Newron Pharmaceuticals S.p.A. announces new results from the first 100 randomized patients who have completed one year (52 weeks) of treatment in its international, randomized, open label, rater-blinded study of evenamide (study 014/015) as an add-on to an antipsychotic (excluding clozapine) in patients with moderate to severe treatment-resistant schizophrenia (TRS) not responding to their current antipsychotic medication. Results from these same 100 patients at six weeks and six months in study 014/015 have been reported previously. Results in patients completing one year of treatment with evenamide provide further striking new evidence of the sustained efficacy of evenamide as an add-on to antipsychotics (excluding clozapine) in TRS patients, by demonstrating substantially greater benefit at one year than noted at the six-week and six-month datapoints.

The efficacy results, based on changes over baseline at one year in the Positive and Negative Syndrome Scale (PANSS), showed more than a 50% increase over the statistically significant benefit noted at the six-week datapoint (p--value < 0.001: paired t-test). Furthermore, the proportion of patients experiencing a clinically meaningful PANSS improvement (" responders") at one year was almost three times higher than the proportion responding at week six (16%). In addition, the mean change for the severity of illness (as measured by Clinical Global Impression of Severity (CGI- S)) showed a statistically significant improvement at one year compared to baseline.

The proportion of patients who experienced highly meaningful (at least two categories) improvement in the severity of disease as assessed by the CGI-S more than doubled compared to the proportion of patients improving at week six (10%). The proportion of patients experiencing clinically meaningful improvement (i.e., patients rated at least "much improved") on the Clinical Global Impression of Change (CGI-C) increased by an additional 10% at one year from the proportion at week six (27%). The interim results are based on the first 100 patients randomized to receive evenamide (7.5, 15 or 30 mg bid) in study 014.

Ninety of these entered the long-term treatment period (study 015) and 77 of these reached the 52-week endpoint.
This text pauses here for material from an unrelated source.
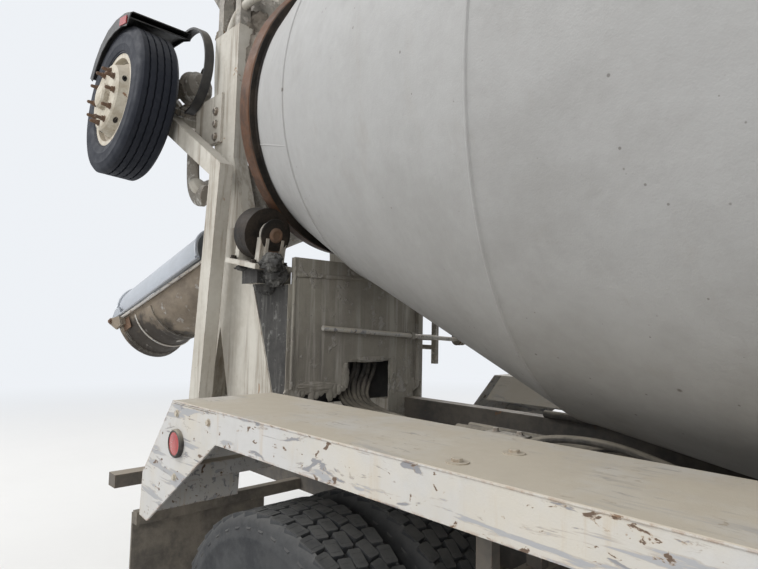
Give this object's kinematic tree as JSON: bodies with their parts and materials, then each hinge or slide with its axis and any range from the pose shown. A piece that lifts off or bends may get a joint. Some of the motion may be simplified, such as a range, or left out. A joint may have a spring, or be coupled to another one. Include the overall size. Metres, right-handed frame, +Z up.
{
  "type": "concrete mixer truck",
  "caption": "Conventional-cab concrete mixer truck with a tilted drum, a swivelling discharge chute and a raised trailing booster axle.",
  "frame": {"origin": "middle of the truck's length and width on the floor under its tyres", "axes": "+X to the front bumper, +Y to the truck's left, +Z up"},
  "size_m": [10.4048, 2.68, 3.895],
  "materials": {
    "cab_paint": "dusty white paint",
    "drum_paint": "dusty off-white paint with dried cement",
    "pedestal_paint": "cream paint with brown streaks",
    "chassis_paint": "dull black paint with road dirt",
    "grey_steel": "grey paint under concrete splashes",
    "fender_paint": "white paint, peeled and rust stained",
    "chute_paint": "worn paint and dried concrete",
    "rolled_steel": "rusty rolling surface with black grease",
    "polished_metal": "brushed",
    "bright_rod": "polished",
    "rim_paint": "dirty cream paint",
    "tyre_rubber": "dusty black rubber",
    "flap_rubber": "grey-brown mud film",
    "black_plastic": "dull",
    "window_glass": "clear",
    "red_lens": "red lens"
  },
  "bodies": {
    "root": {"frame_rails": "chassis_paint", "front_axle": "chassis_paint", "rear_axles": "chassis_paint", "walking_beams": "chassis_paint", "engine": "grey_steel", "front_bumper": "cab_paint", "cab_shell": "cab_paint", "cab_glass": "window_glass", "cab_interior": "black_plastic", "mirrors": "black_plastic", "tanks": "polished_metal", "step_box": "polished_metal", "exhaust_stack": "polished_metal", "tandem_fenders": "fender_paint", "mud_flaps": "flap_rubber", "front_pedestal": "pedestal_paint", "drum_drive": "grey_steel", "rear_pedestal": "pedestal_paint", "splash_panel": "grey_steel", "charge_hopper": "grey_steel", "collector": "grey_steel", "ladder": "grey_steel", "tail_lamps": "red_lens"},
    "hood_body": {"hood": "cab_paint", "grille": "polished_metal", "headlamps": "window_glass"},
    "door_left_body": {"door_left": "cab_paint", "door_glass_left": "window_glass"},
    "door_right_body": {"door_right": "cab_paint", "door_glass_right": "window_glass"},
    "knuckle_left_body": {"knuckle_left": "chassis_paint"},
    "knuckle_right_body": {"knuckle_right": "chassis_paint"},
    "drum_body": {"drum": "drum_paint", "drum_ring": "rolled_steel"},
    "roller_left_body": {"roller_left": "rolled_steel"},
    "roller_right_body": {"roller_right": "rolled_steel"},
    "booster_body": {"booster_arms": "grey_steel", "booster_fenders": "black_plastic"},
    "chute_base_body": {"chute_base": "grey_steel"},
    "main_chute_body": {"main_chute": "chute_paint"},
    "fold_chute_body": {"fold_chute": "chute_paint"},
    "chute_cylinder_body": {"chute_cylinder": "chassis_paint"},
    "chute_rod_body": {"chute_rod": "bright_rod"},
    "wheel_front_left": {"tyre_front_left": "tyre_rubber", "rim_front_left": "rim_paint"},
    "wheel_front_right": {"tyre_front_right": "tyre_rubber", "rim_front_right": "rim_paint"},
    "wheel_booster_left": {"tyre_booster_left": "tyre_rubber", "rim_booster_left": "rim_paint"},
    "wheel_booster_right": {"tyre_booster_right": "tyre_rubber", "rim_booster_right": "rim_paint"},
    "wheel_mid_left": {"tyres_mid_left": "tyre_rubber", "rim_mid_left": "rim_paint"},
    "wheel_mid_right": {"tyres_mid_right": "tyre_rubber", "rim_mid_right": "rim_paint"},
    "wheel_rear_left": {"tyres_rear_left": "tyre_rubber", "rim_rear_left": "rim_paint"},
    "wheel_rear_right": {"tyres_rear_right": "tyre_rubber", "rim_rear_right": "rim_paint"}
  },
  "joints": [
    {"name": "hood_tilt", "type": "hinge", "parent": "root", "child": "hood_body", "pos_m": [5.0925, 0, 0.83], "axis": [0, 1, 0], "range_deg": [0, 50]},
    {"name": "drum_spin", "type": "hinge", "parent": "root", "child": "drum_body", "pos_m": [-2.7295, 0, 2.744], "axis": [0.9841, 0, -0.1778], "continuous": true},
    {"name": "booster_lift", "type": "hinge", "parent": "root", "child": "booster_body", "pos_m": [-3.3975, 0, 0.98], "axis": [0, -1, 0], "range_deg": [0, 83]},
    {"name": "chute_swivel", "type": "hinge", "parent": "root", "child": "chute_base_body", "pos_m": [-3.9135, 0, 1.2], "axis": [0, 0, 1], "range_deg": [-87, 63]},
    {"name": "chute_lift", "type": "hinge", "parent": "chute_base_body", "child": "main_chute_body", "pos_m": [-3.9135, 0, 1.76], "axis": [-0.2079, 0.9781, 0], "range_deg": [-20, 12]},
    {"name": "chute_fold", "type": "hinge", "parent": "main_chute_body", "child": "fold_chute_body", "pos_m": [-5.09363, -0.25084, 1.58339], "axis": [0.2079, -0.9781, 0], "range_deg": [0, 170]},
    {"name": "chute_cylinder_swing", "type": "hinge", "parent": "chute_base_body", "child": "chute_cylinder_body", "pos_m": [-4.07, -0.03327, 1.075], "axis": [0.2079, -0.9781, 0], "range_deg": [-2, 2]},
    {"name": "chute_rod_slide", "type": "slide", "parent": "chute_cylinder_body", "child": "chute_rod_body", "axis": [-0.4881, -0.1038, 0.8666], "range_m": [-0.17, 0.105]},
    {"name": "door_left_swing", "type": "hinge", "parent": "root", "child": "door_left_body", "pos_m": [3.3345, 1.014, 1.8], "axis": [0, 0, -1], "range_deg": [0, 65]},
    {"name": "steer_left", "type": "hinge", "parent": "root", "child": "knuckle_left_body", "pos_m": [4.1225, 0.85, 0.515], "axis": [0, 0, 1], "range_deg": [-35, 35]},
    {"name": "wheel_front_left_spin", "type": "hinge", "parent": "knuckle_left_body", "child": "wheel_front_left", "pos_m": [4.1225, 1.02, 0.56], "axis": [0, 1, 0], "continuous": true},
    {"name": "wheel_mid_left_spin", "type": "hinge", "parent": "root", "child": "wheel_mid_left", "pos_m": [-0.4075, 0.915, 0.522], "axis": [0, 1, 0], "continuous": true},
    {"name": "wheel_rear_left_spin", "type": "hinge", "parent": "root", "child": "wheel_rear_left", "pos_m": [-1.7775, 0.915, 0.522], "axis": [0, 1, 0], "continuous": true},
    {"name": "wheel_booster_left_spin", "type": "hinge", "parent": "booster_body", "child": "wheel_booster_left", "pos_m": [-4.1425, 0.82, 3.006], "axis": [0, 0.9977, 0.068], "continuous": true},
    {"name": "roller_left_spin", "type": "hinge", "parent": "root", "child": "roller_left_body", "pos_m": [-2.89872, 0.555, 2.06042], "axis": [0.9841, 0, -0.1778], "continuous": true},
    {"name": "door_right_swing", "type": "hinge", "parent": "root", "child": "door_right_body", "pos_m": [3.3345, -1.014, 1.8], "axis": [0, 0, 1], "range_deg": [0, 65]},
    {"name": "steer_right", "type": "hinge", "parent": "root", "child": "knuckle_right_body", "pos_m": [4.1225, -0.85, 0.515], "axis": [0, 0, 1], "range_deg": [-35, 35]},
    {"name": "wheel_front_right_spin", "type": "hinge", "parent": "knuckle_right_body", "child": "wheel_front_right", "pos_m": [4.1225, -1.02, 0.56], "axis": [0, 1, 0], "continuous": true},
    {"name": "wheel_mid_right_spin", "type": "hinge", "parent": "root", "child": "wheel_mid_right", "pos_m": [-0.4075, -0.915, 0.522], "axis": [0, 1, 0], "continuous": true},
    {"name": "wheel_rear_right_spin", "type": "hinge", "parent": "root", "child": "wheel_rear_right", "pos_m": [-1.7775, -0.915, 0.522], "axis": [0, 1, 0], "continuous": true},
    {"name": "wheel_booster_right_spin", "type": "hinge", "parent": "booster_body", "child": "wheel_booster_right", "pos_m": [-4.1425, -0.82, 3.006], "axis": [0, 0.9977, -0.068], "continuous": true},
    {"name": "roller_right_spin", "type": "hinge", "parent": "root", "child": "roller_right_body", "pos_m": [-2.89872, -0.555, 2.06042], "axis": [0.9841, 0, -0.1778], "continuous": true}
  ],
  "couplings": [
    {"joint": "chute_cylinder_swing", "follows": "chute_lift", "ratio": 0.04},
    {"joint": "chute_rod_slide", "follows": "chute_lift", "m_per_rad": 0.4727},
    {"joint": "roller_left_spin", "follows": "drum_spin", "ratio": -5.6296},
    {"joint": "roller_right_spin", "follows": "drum_spin", "ratio": -5.6296},
    {"joint": "steer_right", "follows": "steer_left", "ratio": 1}
  ]
}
Most of the first 100 patients were randomized to receive either the 7.5 or 15 mg bid doses, as patients were initially randomized to treatment with these doses before an Independent Safety Monitoring Board reviewed the safety data from the first 50 patients completing the trial and agreed with the initiation of the randomization to the 30 mg bid dose. The addition of evenamide to the current antipsychotic medication continued to be well tolerated, only two patients discontinued for adverse events (flu-like symptoms and headache) after one year of treatment.